The temples are closed approximately from 12 to 4 in the afternoon. Kumbakonam has many gorgeous temples that are totally worth visiting but pretty much all of them are closed in the afternoon. I think that's about it - was this useful? If you want any other details, feel free to ask in the comments or on twitter :)

Aug 6, 2014

Avudaiyarkovil

I had the opportunity to visit Avudaiyarkoil (or Avudaiyarkovil), a really small temple town near Pudukkottai in Tamil Nadu, some days ago. These parts are very close to the popular Chettinad region, which I unfortunately didn't visit. Some other time, I hope!

The Avudayairkovil Temple, dedicated to Lord Shiva was built by Manikavasakar, a 9th century Tamil poet who was the Prime Minister of the reigning Pandya king. Apparently, he used money meant for purchasing horses for the army, to build the temple. And then Lord Shiva had to appear in the angered king's dream to sort things out! Additions and modifications were probably made over time, and most of the current structure is believed to date back to the 15th century. What's special about this temple is that there is no idol of the main deity - he is called Atmanatha, which means formless! Hot pulihora (tamarind rice) mixed with bitter gourd (karela) is spread out on a stone slab in the innermost part of the temple and the steam that rises from it is the only offering to this God.

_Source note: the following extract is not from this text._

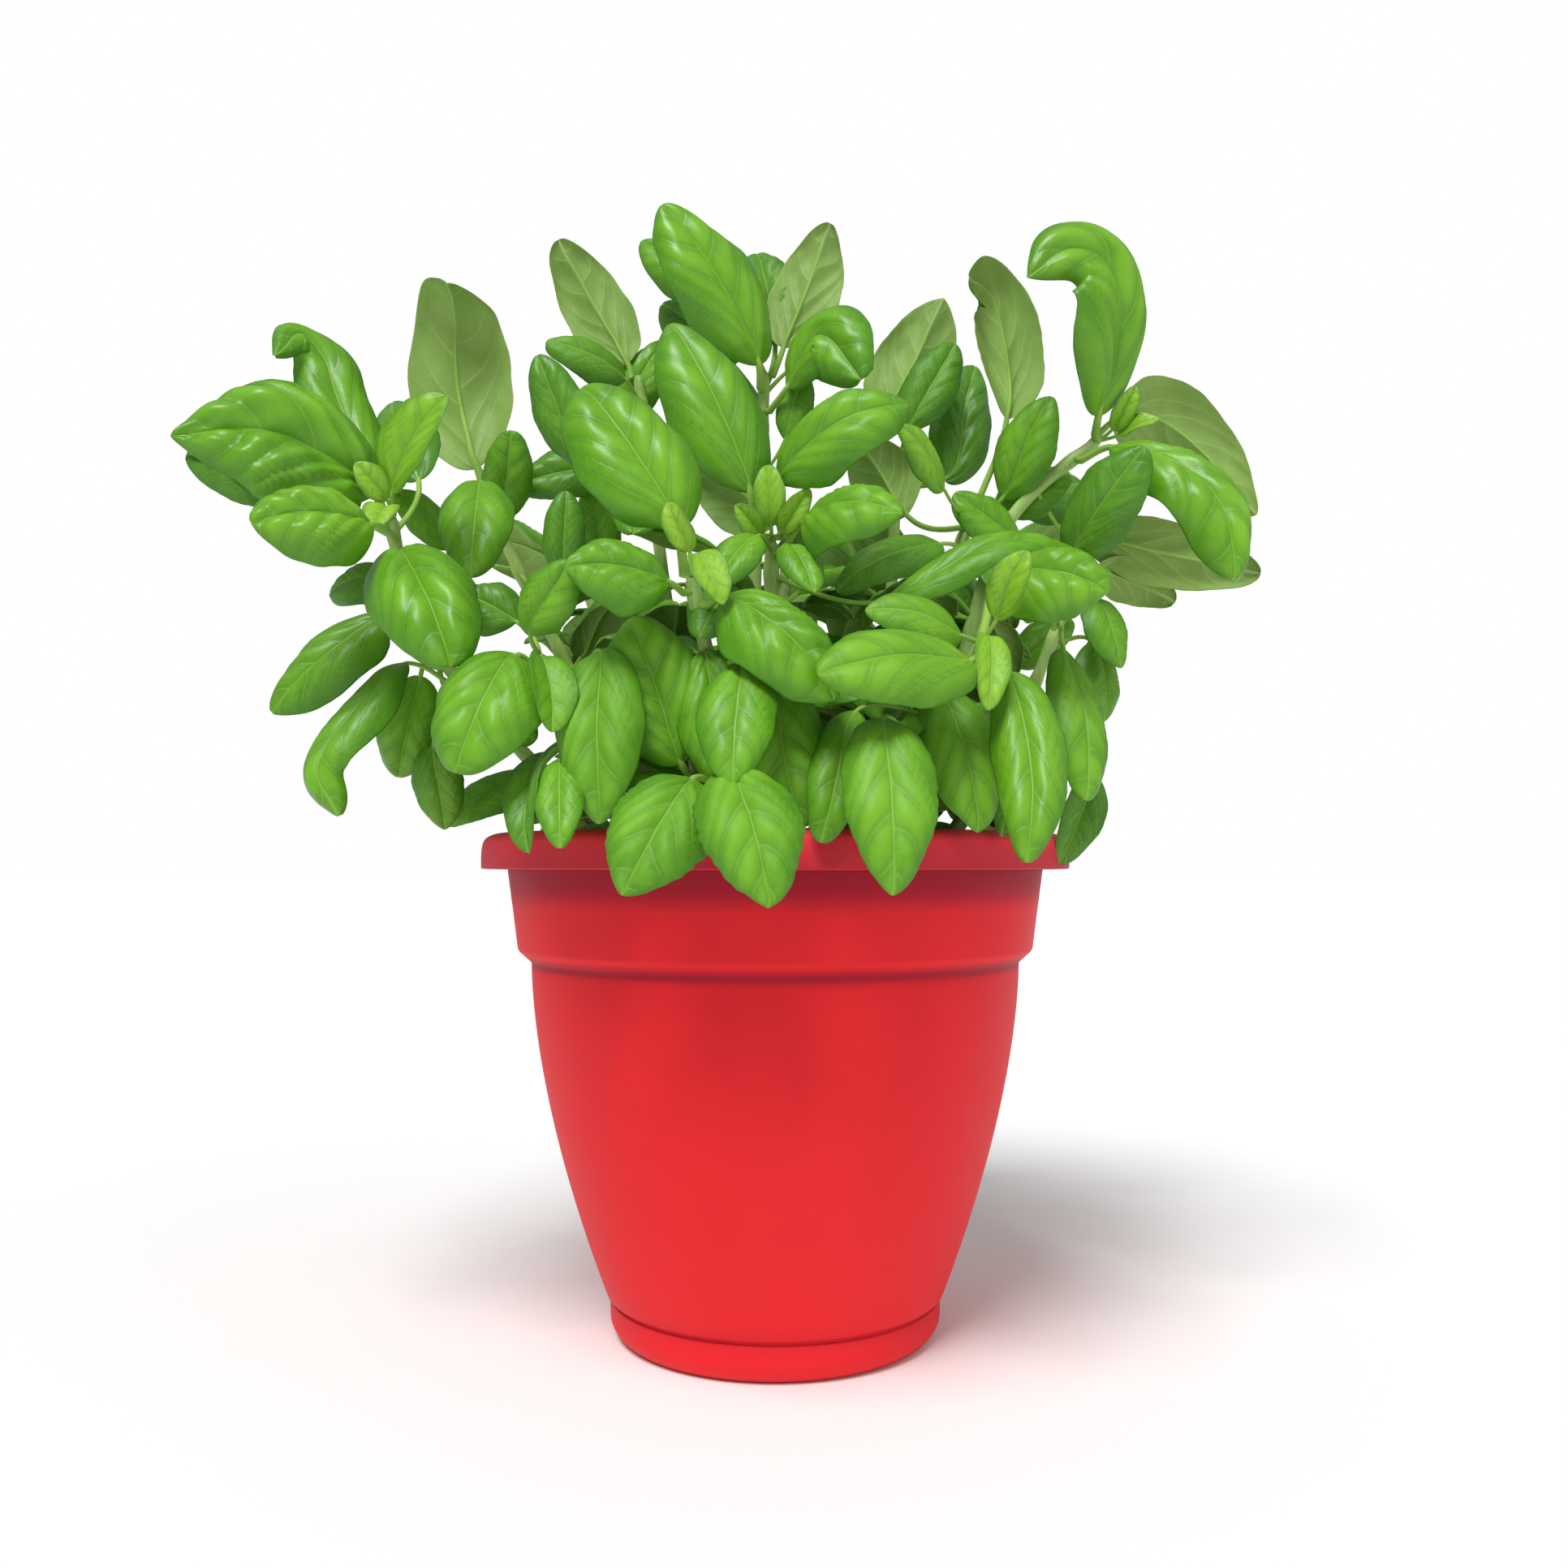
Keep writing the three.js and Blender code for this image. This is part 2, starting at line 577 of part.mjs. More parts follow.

The temple is a treasure trove of seriously intricate and gorgeous sculptures based on Hindu mythology, but for some reason, it isn't too well known. The temple is about an hour away from Pudukkottai, which you can reach by train or road from Chennai. You could also drive down if you are visiting the Chettinad region and have a few hours to spare. We were shown around by the very knowledgeable and well-read Mr. Manikam - do ask at the temple if he is available - he will show you hidden gems that you'll never spot on your own. Read more here.
This mural on the ceiling of a corridor is of a saree washed and spread out to dry! See the wet patches on it?